--- DATA BLOCK ---

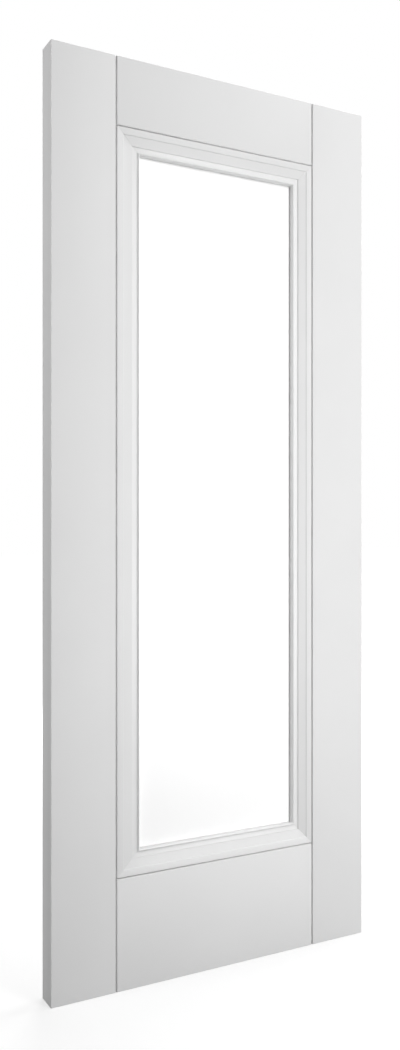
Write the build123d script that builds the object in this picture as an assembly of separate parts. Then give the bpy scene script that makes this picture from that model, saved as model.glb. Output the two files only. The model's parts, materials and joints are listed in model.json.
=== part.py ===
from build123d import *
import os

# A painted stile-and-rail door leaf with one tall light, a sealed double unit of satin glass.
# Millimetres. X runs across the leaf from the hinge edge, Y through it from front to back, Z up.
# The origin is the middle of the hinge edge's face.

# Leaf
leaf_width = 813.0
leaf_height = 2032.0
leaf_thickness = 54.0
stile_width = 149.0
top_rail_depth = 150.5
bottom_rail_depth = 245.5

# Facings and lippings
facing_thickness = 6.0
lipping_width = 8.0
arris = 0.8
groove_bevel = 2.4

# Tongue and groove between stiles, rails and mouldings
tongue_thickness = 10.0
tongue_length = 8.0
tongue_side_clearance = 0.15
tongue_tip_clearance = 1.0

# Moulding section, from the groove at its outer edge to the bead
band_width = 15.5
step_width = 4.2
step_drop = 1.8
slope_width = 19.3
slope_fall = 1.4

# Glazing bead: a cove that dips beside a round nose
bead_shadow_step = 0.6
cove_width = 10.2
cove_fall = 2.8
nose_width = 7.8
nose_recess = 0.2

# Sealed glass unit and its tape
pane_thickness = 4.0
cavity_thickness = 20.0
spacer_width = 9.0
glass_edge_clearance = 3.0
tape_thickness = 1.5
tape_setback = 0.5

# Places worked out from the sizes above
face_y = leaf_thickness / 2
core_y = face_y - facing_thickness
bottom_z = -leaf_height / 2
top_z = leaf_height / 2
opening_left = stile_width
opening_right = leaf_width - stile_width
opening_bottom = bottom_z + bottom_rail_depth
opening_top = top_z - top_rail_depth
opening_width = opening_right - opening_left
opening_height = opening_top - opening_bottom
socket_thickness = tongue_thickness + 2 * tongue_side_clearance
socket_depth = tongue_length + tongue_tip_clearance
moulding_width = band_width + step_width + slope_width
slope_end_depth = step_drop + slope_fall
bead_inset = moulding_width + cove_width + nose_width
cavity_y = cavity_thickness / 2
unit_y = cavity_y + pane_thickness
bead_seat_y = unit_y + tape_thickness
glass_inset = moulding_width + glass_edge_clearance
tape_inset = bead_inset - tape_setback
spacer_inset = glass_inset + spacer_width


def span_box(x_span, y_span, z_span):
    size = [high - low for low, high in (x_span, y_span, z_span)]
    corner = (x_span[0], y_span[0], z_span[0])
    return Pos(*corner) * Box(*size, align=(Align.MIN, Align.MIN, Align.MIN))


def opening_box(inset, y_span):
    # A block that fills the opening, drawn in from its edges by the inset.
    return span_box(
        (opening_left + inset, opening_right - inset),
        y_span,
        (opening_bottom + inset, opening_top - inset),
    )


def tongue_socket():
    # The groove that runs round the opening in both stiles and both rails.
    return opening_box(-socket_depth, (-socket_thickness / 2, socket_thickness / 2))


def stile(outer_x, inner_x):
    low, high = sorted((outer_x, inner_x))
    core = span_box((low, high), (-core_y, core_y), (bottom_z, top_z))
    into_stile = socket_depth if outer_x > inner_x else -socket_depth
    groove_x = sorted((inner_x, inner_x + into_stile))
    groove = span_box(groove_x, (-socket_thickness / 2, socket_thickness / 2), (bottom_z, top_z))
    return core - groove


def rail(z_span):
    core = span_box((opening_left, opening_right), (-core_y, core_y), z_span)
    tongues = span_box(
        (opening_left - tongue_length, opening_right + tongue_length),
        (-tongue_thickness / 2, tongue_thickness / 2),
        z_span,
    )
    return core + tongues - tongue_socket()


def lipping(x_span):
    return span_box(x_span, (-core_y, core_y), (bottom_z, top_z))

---

- TASK DETAILS -
Write down again the exact lines running from the beginning of the data to the line containing "tape_setback = 0.5", with both ends included.

- THE OUTPUT -
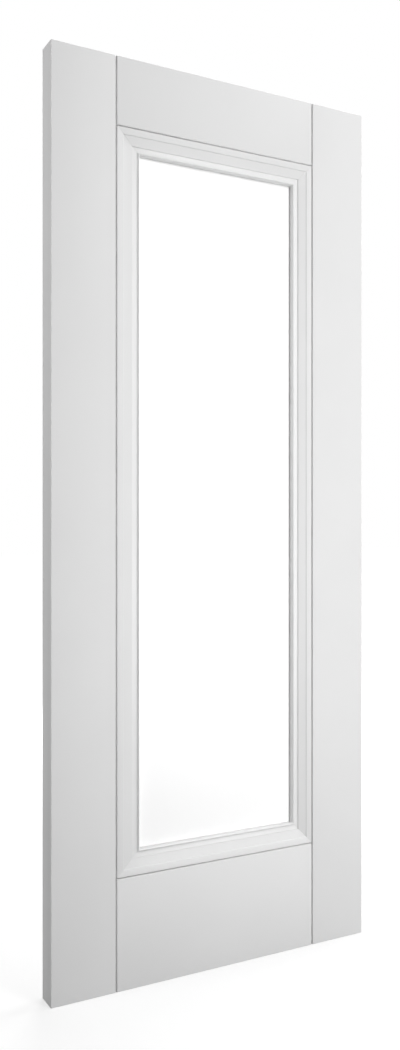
Write the build123d script that builds the object in this picture as an assembly of separate parts. Then give the bpy scene script that makes this picture from that model, saved as model.glb. Output the two files only. The model's parts, materials and joints are listed in model.json.
=== part.py ===
from build123d import *
import os

# A painted stile-and-rail door leaf with one tall light, a sealed double unit of satin glass.
# Millimetres. X runs across the leaf from the hinge edge, Y through it from front to back, Z up.
# The origin is the middle of the hinge edge's face.

# Leaf
leaf_width = 813.0
leaf_height = 2032.0
leaf_thickness = 54.0
stile_width = 149.0
top_rail_depth = 150.5
bottom_rail_depth = 245.5

# Facings and lippings
facing_thickness = 6.0
lipping_width = 8.0
arris = 0.8
groove_bevel = 2.4

# Tongue and groove between stiles, rails and mouldings
tongue_thickness = 10.0
tongue_length = 8.0
tongue_side_clearance = 0.15
tongue_tip_clearance = 1.0

# Moulding section, from the groove at its outer edge to the bead
band_width = 15.5
step_width = 4.2
step_drop = 1.8
slope_width = 19.3
slope_fall = 1.4

# Glazing bead: a cove that dips beside a round nose
bead_shadow_step = 0.6
cove_width = 10.2
cove_fall = 2.8
nose_width = 7.8
nose_recess = 0.2

# Sealed glass unit and its tape
pane_thickness = 4.0
cavity_thickness = 20.0
spacer_width = 9.0
glass_edge_clearance = 3.0
tape_thickness = 1.5
tape_setback = 0.5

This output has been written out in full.